Determine how many lines include the string "caption". Output that number only.
— Start Records for the exercise —
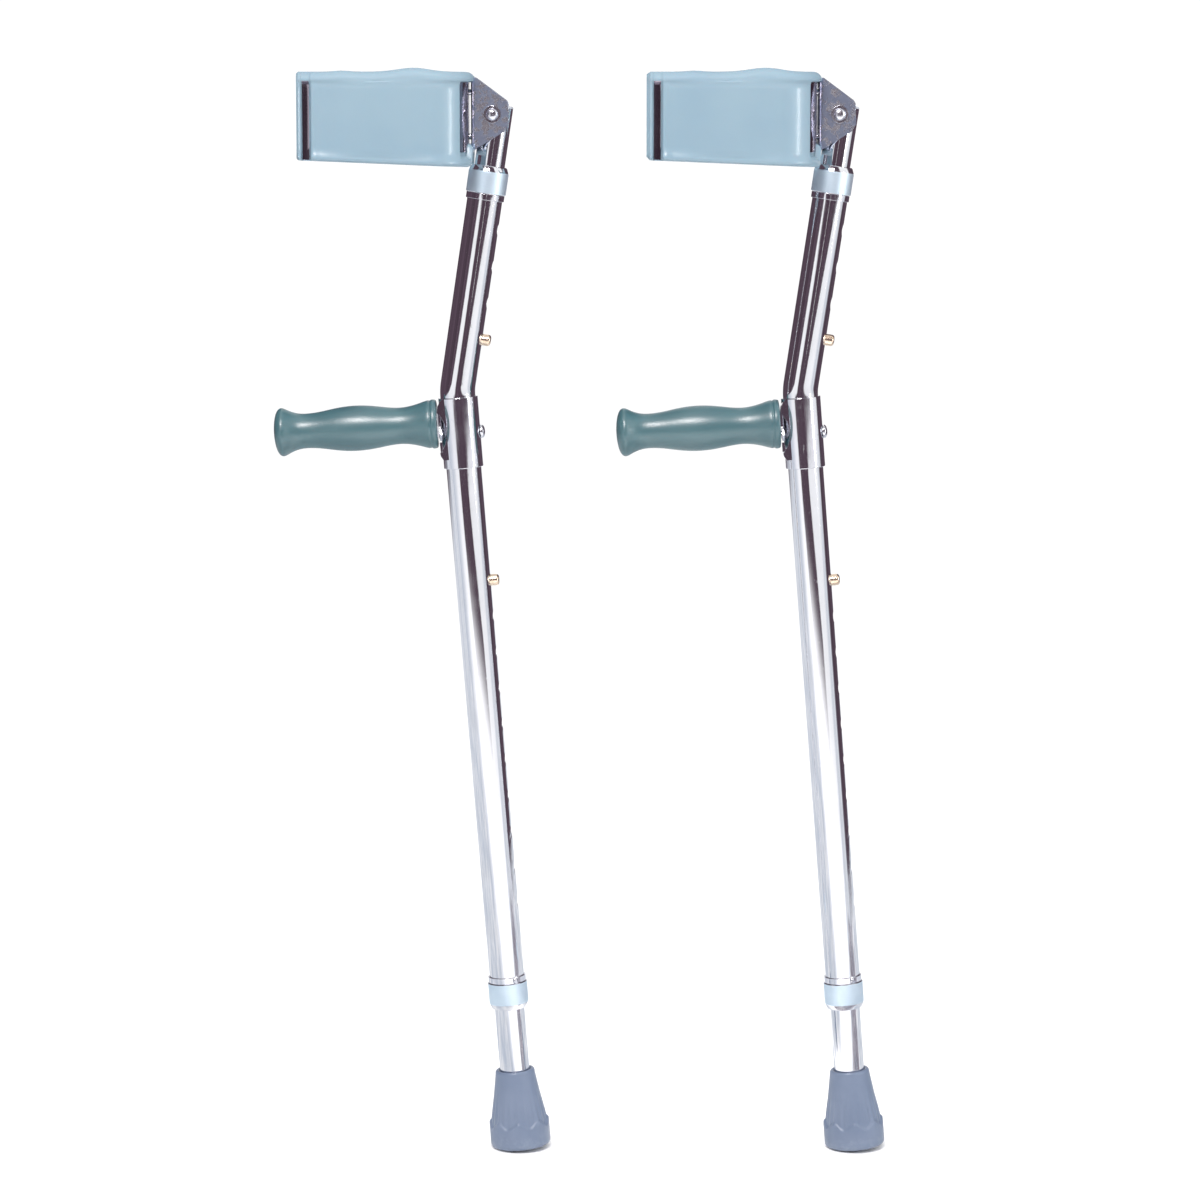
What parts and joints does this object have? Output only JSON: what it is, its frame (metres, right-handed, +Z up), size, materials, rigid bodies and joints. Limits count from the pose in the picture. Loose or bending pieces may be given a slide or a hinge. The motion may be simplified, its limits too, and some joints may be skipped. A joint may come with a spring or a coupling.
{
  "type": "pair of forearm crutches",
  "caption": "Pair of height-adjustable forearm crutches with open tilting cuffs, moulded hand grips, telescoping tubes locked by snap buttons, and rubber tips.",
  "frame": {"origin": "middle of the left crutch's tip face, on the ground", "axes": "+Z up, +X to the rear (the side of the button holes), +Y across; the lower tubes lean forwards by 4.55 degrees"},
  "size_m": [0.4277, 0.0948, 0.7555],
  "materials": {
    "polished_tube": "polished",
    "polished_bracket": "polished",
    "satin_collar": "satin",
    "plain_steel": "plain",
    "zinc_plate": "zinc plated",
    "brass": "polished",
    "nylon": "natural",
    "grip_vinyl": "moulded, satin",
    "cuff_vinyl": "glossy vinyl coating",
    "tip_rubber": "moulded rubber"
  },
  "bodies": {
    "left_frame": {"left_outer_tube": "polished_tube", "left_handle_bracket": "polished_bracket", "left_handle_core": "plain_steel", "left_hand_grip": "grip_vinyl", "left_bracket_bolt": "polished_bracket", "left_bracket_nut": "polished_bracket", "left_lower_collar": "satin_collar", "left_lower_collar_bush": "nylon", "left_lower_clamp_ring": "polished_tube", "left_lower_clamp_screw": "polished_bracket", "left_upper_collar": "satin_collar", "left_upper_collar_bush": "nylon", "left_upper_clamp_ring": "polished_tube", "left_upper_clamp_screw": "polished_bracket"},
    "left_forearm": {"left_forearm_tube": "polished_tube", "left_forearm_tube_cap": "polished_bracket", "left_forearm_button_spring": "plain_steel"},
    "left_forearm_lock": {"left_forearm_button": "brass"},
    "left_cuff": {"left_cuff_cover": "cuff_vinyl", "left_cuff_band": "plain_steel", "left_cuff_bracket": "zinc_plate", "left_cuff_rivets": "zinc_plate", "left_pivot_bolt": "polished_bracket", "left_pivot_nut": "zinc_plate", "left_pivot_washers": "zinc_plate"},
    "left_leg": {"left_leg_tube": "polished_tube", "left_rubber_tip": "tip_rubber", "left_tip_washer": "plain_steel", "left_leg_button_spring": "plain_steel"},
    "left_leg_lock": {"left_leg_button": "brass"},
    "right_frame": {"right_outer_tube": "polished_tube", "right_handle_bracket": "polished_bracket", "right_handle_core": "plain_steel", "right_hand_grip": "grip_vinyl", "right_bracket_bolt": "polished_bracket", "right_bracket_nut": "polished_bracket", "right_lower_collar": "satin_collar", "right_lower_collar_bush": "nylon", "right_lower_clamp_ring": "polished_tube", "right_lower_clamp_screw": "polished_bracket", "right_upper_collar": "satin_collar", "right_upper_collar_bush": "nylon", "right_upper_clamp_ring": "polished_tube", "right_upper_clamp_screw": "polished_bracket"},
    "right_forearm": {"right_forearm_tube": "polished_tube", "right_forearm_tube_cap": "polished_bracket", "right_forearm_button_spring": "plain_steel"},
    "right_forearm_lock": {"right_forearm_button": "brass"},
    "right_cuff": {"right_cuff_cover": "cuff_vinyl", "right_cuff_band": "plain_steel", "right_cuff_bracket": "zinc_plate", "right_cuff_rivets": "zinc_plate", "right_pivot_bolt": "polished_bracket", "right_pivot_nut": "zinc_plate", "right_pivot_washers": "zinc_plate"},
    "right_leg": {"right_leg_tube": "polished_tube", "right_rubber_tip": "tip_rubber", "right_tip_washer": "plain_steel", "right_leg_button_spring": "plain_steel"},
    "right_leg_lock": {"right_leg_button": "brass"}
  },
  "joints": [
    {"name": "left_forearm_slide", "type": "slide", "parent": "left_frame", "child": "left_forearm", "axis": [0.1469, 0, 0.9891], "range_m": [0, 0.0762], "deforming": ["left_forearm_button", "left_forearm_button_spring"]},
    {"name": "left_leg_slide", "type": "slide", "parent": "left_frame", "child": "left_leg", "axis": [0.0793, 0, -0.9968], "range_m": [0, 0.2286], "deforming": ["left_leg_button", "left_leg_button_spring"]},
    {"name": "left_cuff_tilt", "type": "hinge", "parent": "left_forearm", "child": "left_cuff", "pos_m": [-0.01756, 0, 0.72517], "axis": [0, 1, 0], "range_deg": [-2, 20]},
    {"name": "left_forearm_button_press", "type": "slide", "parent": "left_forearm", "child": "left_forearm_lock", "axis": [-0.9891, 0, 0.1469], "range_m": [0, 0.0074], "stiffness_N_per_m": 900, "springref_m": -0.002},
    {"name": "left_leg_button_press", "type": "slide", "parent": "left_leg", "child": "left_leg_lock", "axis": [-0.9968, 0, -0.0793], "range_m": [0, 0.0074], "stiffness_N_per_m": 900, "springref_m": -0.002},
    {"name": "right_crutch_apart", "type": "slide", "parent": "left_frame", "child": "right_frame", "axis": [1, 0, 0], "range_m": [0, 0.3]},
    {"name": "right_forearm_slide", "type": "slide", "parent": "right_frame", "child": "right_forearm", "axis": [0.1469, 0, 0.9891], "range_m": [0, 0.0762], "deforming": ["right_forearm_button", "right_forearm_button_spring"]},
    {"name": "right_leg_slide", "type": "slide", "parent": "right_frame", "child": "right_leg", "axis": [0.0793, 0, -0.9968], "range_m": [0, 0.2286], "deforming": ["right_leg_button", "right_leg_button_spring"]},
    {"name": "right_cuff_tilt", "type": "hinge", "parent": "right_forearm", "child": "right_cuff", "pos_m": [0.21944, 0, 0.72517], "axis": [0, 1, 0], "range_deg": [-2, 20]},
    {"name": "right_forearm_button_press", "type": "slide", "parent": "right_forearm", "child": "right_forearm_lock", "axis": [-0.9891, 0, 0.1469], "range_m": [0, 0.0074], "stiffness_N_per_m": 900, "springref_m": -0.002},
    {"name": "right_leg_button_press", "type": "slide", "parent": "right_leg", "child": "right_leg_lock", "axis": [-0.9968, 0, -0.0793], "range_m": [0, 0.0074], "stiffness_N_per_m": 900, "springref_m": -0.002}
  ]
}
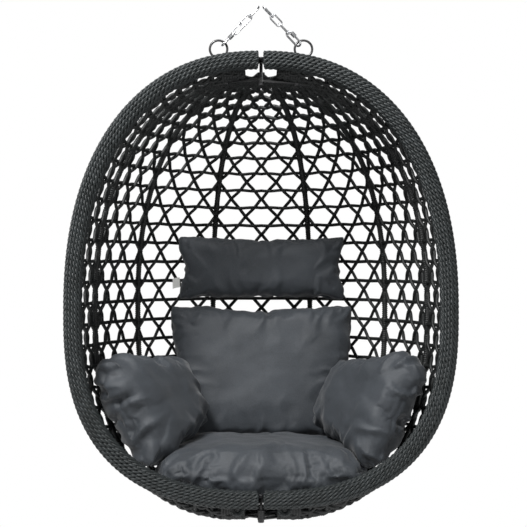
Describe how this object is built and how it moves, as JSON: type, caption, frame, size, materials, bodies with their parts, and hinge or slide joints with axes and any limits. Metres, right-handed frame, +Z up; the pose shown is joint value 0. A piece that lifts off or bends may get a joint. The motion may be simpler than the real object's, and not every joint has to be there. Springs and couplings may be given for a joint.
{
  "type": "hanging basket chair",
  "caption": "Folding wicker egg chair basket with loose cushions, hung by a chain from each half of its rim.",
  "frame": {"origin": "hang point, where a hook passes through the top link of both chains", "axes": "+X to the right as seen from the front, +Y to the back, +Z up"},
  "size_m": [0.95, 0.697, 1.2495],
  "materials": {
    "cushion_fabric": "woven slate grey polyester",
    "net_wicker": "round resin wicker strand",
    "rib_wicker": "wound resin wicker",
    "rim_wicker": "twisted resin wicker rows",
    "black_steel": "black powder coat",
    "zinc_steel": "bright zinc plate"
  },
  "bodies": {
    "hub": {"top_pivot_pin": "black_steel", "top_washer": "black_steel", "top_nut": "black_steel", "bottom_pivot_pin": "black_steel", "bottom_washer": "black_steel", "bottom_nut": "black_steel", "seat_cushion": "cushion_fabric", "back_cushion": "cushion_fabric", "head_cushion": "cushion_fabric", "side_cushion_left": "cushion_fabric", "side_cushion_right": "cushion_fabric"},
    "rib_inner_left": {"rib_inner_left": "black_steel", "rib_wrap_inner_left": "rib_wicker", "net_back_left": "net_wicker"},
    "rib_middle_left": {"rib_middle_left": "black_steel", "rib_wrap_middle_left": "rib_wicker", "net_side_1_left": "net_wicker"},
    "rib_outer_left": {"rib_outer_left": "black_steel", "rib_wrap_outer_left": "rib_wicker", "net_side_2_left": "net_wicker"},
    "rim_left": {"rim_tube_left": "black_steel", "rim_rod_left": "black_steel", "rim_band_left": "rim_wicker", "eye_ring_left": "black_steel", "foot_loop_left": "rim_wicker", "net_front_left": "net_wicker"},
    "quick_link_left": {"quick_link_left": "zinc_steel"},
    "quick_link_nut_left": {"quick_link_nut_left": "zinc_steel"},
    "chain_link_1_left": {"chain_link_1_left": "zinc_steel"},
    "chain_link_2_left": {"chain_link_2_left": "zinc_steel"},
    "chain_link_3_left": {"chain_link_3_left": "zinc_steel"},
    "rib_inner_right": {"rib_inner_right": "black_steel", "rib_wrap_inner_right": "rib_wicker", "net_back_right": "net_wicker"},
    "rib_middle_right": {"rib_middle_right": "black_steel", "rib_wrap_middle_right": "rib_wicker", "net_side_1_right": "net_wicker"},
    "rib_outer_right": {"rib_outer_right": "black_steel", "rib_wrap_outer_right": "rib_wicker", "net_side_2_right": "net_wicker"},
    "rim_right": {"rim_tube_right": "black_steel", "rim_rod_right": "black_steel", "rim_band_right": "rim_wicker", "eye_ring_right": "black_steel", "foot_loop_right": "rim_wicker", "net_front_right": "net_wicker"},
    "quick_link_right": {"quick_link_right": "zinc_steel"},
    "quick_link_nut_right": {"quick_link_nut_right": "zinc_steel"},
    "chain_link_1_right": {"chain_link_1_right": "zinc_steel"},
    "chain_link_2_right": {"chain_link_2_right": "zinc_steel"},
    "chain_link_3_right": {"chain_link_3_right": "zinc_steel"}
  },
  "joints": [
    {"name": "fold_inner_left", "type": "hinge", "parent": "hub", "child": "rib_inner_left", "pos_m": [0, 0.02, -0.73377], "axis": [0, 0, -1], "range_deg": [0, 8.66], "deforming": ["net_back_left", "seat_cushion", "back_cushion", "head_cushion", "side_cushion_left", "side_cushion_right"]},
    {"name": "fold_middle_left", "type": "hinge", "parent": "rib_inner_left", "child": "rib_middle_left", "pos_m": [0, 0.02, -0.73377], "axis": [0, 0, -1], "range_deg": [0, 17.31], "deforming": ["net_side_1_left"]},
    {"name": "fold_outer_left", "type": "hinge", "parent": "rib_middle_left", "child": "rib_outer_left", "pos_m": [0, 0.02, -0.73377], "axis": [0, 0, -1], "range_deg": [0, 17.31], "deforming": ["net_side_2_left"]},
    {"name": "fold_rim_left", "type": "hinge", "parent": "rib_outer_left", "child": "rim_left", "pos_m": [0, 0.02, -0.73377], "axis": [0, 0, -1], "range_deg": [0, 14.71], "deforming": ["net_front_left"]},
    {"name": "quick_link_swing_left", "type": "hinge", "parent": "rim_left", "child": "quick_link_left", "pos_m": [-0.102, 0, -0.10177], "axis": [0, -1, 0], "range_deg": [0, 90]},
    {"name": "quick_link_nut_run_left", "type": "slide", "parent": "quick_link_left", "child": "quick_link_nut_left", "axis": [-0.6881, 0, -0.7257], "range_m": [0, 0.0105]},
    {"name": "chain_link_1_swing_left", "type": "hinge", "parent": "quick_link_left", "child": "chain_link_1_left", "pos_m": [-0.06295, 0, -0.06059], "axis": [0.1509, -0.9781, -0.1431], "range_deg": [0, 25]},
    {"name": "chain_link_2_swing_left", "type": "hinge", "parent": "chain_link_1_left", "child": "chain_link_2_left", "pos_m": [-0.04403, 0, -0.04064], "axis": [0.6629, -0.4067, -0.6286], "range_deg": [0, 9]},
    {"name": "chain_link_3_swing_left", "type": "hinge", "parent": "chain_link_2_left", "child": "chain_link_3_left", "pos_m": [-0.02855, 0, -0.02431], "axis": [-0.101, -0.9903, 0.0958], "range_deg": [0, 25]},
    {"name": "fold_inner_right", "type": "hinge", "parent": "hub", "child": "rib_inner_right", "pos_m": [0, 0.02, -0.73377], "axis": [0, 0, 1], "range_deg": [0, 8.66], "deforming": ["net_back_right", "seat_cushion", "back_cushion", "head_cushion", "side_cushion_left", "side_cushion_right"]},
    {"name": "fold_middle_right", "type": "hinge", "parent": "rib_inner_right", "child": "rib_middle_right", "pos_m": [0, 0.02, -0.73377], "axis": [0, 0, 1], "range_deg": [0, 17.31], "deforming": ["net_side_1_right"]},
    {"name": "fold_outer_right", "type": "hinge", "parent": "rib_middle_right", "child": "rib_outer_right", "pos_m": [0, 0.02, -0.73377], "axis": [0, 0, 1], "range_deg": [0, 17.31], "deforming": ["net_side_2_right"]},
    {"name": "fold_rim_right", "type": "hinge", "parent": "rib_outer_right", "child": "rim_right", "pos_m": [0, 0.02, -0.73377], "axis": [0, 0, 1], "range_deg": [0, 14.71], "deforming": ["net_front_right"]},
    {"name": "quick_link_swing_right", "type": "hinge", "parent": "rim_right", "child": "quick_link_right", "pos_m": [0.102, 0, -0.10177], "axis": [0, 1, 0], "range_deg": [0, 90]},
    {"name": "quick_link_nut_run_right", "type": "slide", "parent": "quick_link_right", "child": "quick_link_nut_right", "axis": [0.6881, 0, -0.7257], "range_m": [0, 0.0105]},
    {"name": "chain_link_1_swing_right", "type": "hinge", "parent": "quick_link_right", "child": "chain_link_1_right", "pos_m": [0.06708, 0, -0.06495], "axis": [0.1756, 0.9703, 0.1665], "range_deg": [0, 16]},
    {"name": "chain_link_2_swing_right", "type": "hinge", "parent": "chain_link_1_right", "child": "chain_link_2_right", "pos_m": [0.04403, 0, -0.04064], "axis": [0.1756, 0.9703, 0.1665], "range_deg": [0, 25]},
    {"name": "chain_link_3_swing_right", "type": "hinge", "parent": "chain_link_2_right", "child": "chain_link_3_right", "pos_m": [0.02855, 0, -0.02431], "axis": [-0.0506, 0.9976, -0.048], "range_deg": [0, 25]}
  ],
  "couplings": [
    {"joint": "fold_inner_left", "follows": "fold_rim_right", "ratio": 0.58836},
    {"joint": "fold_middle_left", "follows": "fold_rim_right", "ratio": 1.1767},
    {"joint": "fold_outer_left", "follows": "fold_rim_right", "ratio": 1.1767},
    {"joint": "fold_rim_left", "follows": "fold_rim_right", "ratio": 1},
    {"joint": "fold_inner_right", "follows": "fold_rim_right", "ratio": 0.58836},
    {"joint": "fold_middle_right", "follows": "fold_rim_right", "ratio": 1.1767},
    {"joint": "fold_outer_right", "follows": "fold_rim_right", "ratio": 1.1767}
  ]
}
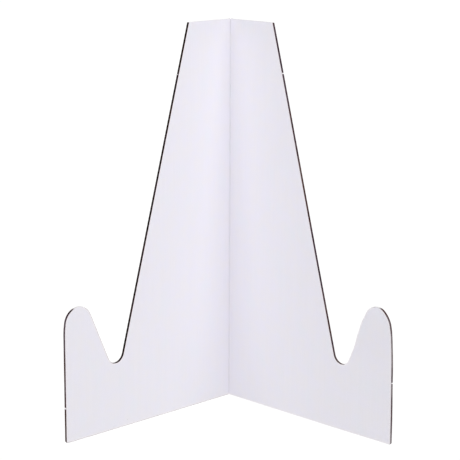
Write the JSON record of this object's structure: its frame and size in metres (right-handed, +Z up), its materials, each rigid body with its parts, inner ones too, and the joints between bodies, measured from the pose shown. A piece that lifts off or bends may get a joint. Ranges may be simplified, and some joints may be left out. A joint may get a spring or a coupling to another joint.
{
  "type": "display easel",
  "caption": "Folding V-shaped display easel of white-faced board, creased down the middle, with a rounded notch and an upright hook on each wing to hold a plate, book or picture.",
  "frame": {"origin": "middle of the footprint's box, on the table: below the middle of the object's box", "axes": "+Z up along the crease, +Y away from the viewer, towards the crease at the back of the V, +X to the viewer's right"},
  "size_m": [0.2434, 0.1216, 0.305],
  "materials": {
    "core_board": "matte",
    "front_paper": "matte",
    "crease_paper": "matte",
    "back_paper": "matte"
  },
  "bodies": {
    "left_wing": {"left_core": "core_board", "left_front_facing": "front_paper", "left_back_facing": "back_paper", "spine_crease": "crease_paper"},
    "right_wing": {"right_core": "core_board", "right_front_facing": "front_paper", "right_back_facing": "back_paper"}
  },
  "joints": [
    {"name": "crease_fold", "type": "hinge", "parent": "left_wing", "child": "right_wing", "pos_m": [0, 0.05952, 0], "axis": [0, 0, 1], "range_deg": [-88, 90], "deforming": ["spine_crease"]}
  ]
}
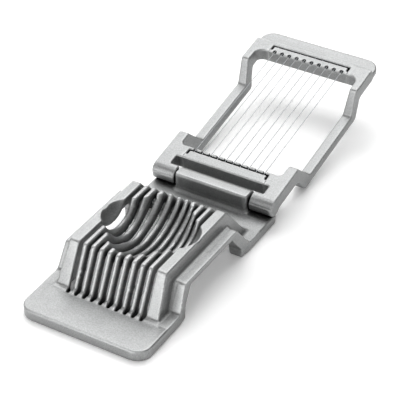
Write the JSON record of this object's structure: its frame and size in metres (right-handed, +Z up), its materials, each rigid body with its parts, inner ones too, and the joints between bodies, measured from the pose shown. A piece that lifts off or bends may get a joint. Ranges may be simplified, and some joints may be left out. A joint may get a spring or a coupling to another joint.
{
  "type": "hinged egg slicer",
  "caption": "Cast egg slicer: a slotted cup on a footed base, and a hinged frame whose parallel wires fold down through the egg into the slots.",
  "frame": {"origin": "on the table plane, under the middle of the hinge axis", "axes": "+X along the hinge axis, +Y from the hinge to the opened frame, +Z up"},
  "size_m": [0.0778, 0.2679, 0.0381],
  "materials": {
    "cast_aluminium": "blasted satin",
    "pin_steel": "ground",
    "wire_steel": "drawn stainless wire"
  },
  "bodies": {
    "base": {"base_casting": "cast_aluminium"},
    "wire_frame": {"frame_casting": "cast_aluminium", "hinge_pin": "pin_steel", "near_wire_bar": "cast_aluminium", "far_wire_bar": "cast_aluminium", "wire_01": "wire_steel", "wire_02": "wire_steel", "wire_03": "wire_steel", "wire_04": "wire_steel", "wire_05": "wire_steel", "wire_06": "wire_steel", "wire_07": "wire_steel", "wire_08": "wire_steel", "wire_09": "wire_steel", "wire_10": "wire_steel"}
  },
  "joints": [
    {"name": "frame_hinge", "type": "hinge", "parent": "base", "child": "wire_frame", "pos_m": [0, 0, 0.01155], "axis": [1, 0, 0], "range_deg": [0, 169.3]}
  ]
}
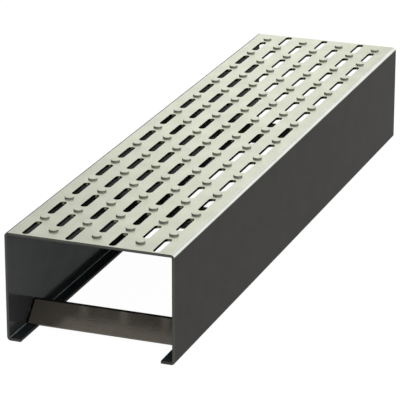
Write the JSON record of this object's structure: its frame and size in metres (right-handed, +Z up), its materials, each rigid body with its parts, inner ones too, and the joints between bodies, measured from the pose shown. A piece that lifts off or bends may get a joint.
— End Records for the exercise —
* Exercise response:
5